>>>>

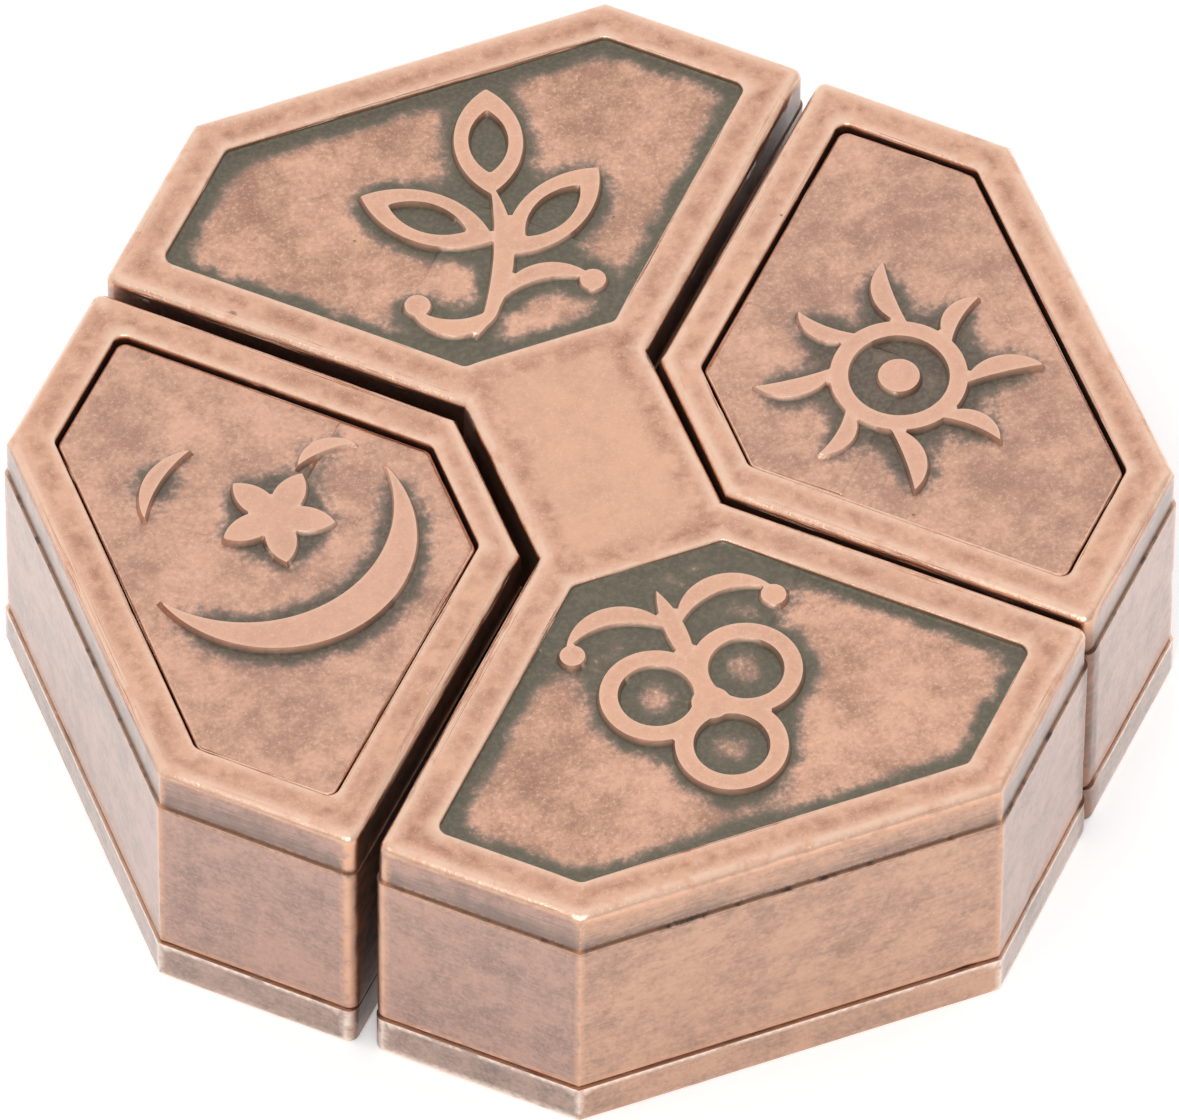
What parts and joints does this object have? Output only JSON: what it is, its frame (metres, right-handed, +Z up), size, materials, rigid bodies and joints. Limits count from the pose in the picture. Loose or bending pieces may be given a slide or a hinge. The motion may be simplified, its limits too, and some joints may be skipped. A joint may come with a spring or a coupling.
{
  "type": "octagonal take-apart puzzle",
  "caption": "Flat octagonal cast-metal puzzle in antique copper: one half bridges over the other, locked by sliding pins hidden inside.",
  "frame": {"origin": "centre of the underside, on the surface that the puzzle rests on", "axes": "+Z up through the relief panels, +Y towards the north block, +X towards the east block"},
  "size_m": [0.0464, 0.0464, 0.014],
  "materials": {
    "casting_copper": "antique copper plate on a zinc casting, satin, worn bright on the edges and brown in the corners",
    "inlay_copper": "antique copper plate on a zinc casting, satin, with olive-grey patina round the relief",
    "base_copper": "antique copper plate on a zinc casting, satin, rubbed bright on the ledge",
    "pin_steel": "turned steel"
  },
  "bodies": {
    "ew_half": {"ew_body": "casting_copper", "ew_base_plate": "base_copper", "ew_base_dowels": "pin_steel", "east_inlay_plate": "inlay_copper", "west_inlay_plate": "inlay_copper", "east_inlay_dowels": "pin_steel", "west_inlay_dowels": "pin_steel"},
    "ns_half": {"ns_body": "casting_copper", "north_base_plate": "base_copper", "south_base_plate": "base_copper", "north_base_dowels": "pin_steel", "south_base_dowels": "pin_steel"},
    "north_pin": {"north_lock_pin": "pin_steel"},
    "east_pin": {"east_lock_pin": "pin_steel"},
    "south_pin": {"south_lock_pin": "pin_steel"},
    "west_pin": {"west_lock_pin": "pin_steel"}
  },
  "joints": [
    {"name": "north_south_lift", "type": "slide", "parent": "ew_half", "child": "ns_half", "axis": [0, 0, 1], "range_m": [0, 0.016]},
    {"name": "north_pin_slide", "type": "slide", "parent": "ns_half", "child": "north_pin", "axis": [0.7102, -0.704, 0], "range_m": [0, 0.00225]},
    {"name": "west_pin_slide", "type": "slide", "parent": "ew_half", "child": "west_pin", "axis": [0.7102, 0.704, 0], "range_m": [0, 0.00225]},
    {"name": "south_pin_slide", "type": "slide", "parent": "ns_half", "child": "south_pin", "axis": [-0.7102, 0.704, 0], "range_m": [0, 0.00225]},
    {"name": "east_pin_slide", "type": "slide", "parent": "ew_half", "child": "east_pin", "axis": [-0.7102, -0.704, 0], "range_m": [0, 0.00225]}
  ]
}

<<<<

__PROMPT__:
Please return the data above exactly as given.

__WRITTEN SOLUTION__:
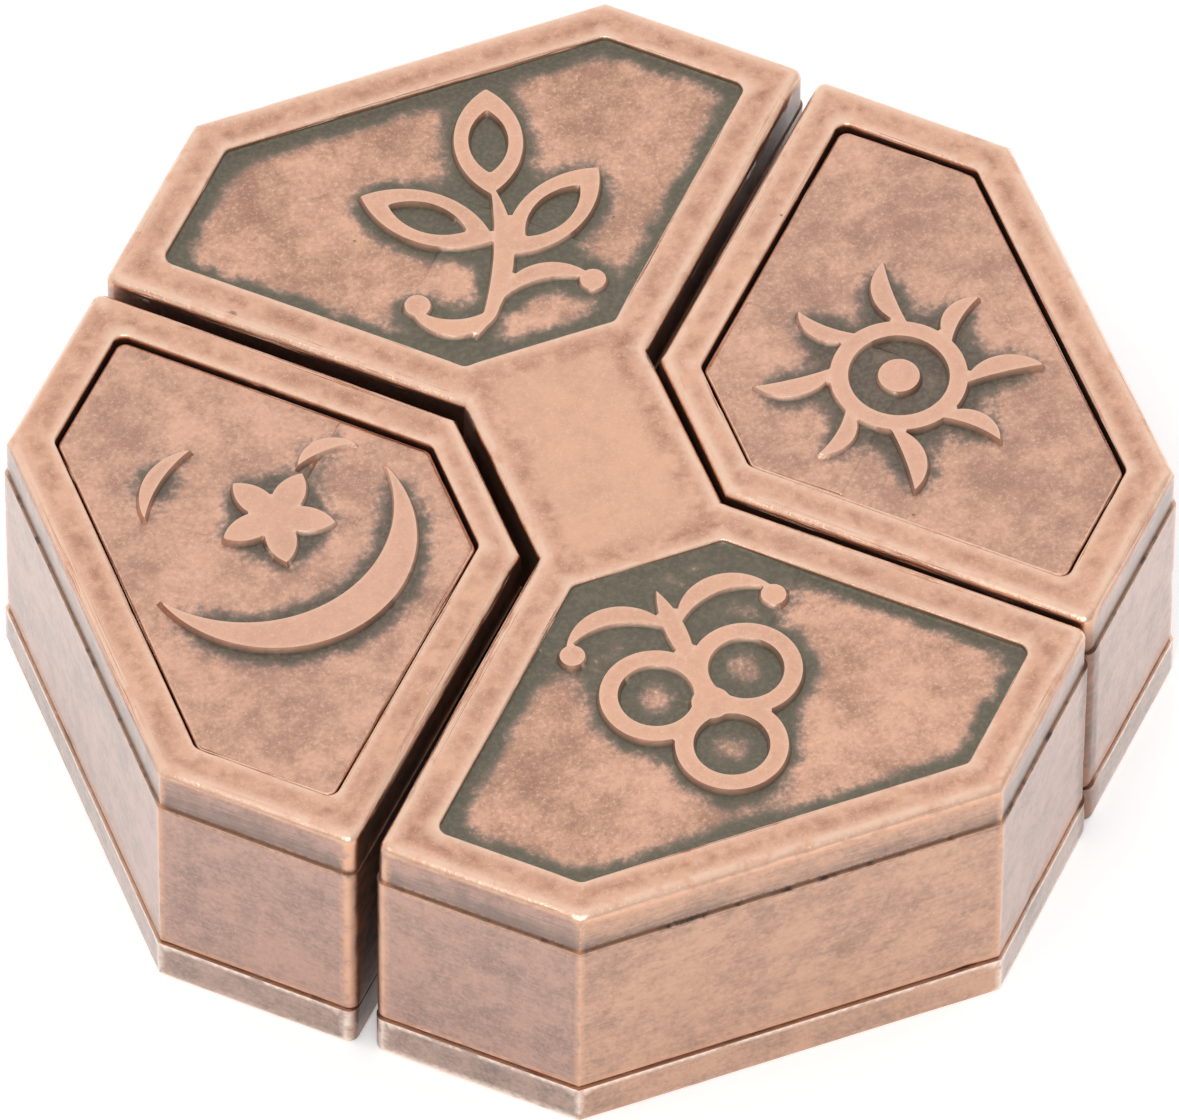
What parts and joints does this object have? Output only JSON: what it is, its frame (metres, right-handed, +Z up), size, materials, rigid bodies and joints. Limits count from the pose in the picture. Loose or bending pieces may be given a slide or a hinge. The motion may be simplified, its limits too, and some joints may be skipped. A joint may come with a spring or a coupling.
{
  "type": "octagonal take-apart puzzle",
  "caption": "Flat octagonal cast-metal puzzle in antique copper: one half bridges over the other, locked by sliding pins hidden inside.",
  "frame": {"origin": "centre of the underside, on the surface that the puzzle rests on", "axes": "+Z up through the relief panels, +Y towards the north block, +X towards the east block"},
  "size_m": [0.0464, 0.0464, 0.014],
  "materials": {
    "casting_copper": "antique copper plate on a zinc casting, satin, worn bright on the edges and brown in the corners",
    "inlay_copper": "antique copper plate on a zinc casting, satin, with olive-grey patina round the relief",
    "base_copper": "antique copper plate on a zinc casting, satin, rubbed bright on the ledge",
    "pin_steel": "turned steel"
  },
  "bodies": {
    "ew_half": {"ew_body": "casting_copper", "ew_base_plate": "base_copper", "ew_base_dowels": "pin_steel", "east_inlay_plate": "inlay_copper", "west_inlay_plate": "inlay_copper", "east_inlay_dowels": "pin_steel", "west_inlay_dowels": "pin_steel"},
    "ns_half": {"ns_body": "casting_copper", "north_base_plate": "base_copper", "south_base_plate": "base_copper", "north_base_dowels": "pin_steel", "south_base_dowels": "pin_steel"},
    "north_pin": {"north_lock_pin": "pin_steel"},
    "east_pin": {"east_lock_pin": "pin_steel"},
    "south_pin": {"south_lock_pin": "pin_steel"},
    "west_pin": {"west_lock_pin": "pin_steel"}
  },
  "joints": [
    {"name": "north_south_lift", "type": "slide", "parent": "ew_half", "child": "ns_half", "axis": [0, 0, 1], "range_m": [0, 0.016]},
    {"name": "north_pin_slide", "type": "slide", "parent": "ns_half", "child": "north_pin", "axis": [0.7102, -0.704, 0], "range_m": [0, 0.00225]},
    {"name": "west_pin_slide", "type": "slide", "parent": "ew_half", "child": "west_pin", "axis": [0.7102, 0.704, 0], "range_m": [0, 0.00225]},
    {"name": "south_pin_slide", "type": "slide", "parent": "ns_half", "child": "south_pin", "axis": [-0.7102, 0.704, 0], "range_m": [0, 0.00225]},
    {"name": "east_pin_slide", "type": "slide", "parent": "ew_half", "child": "east_pin", "axis": [-0.7102, -0.704, 0], "range_m": [0, 0.00225]}
  ]
}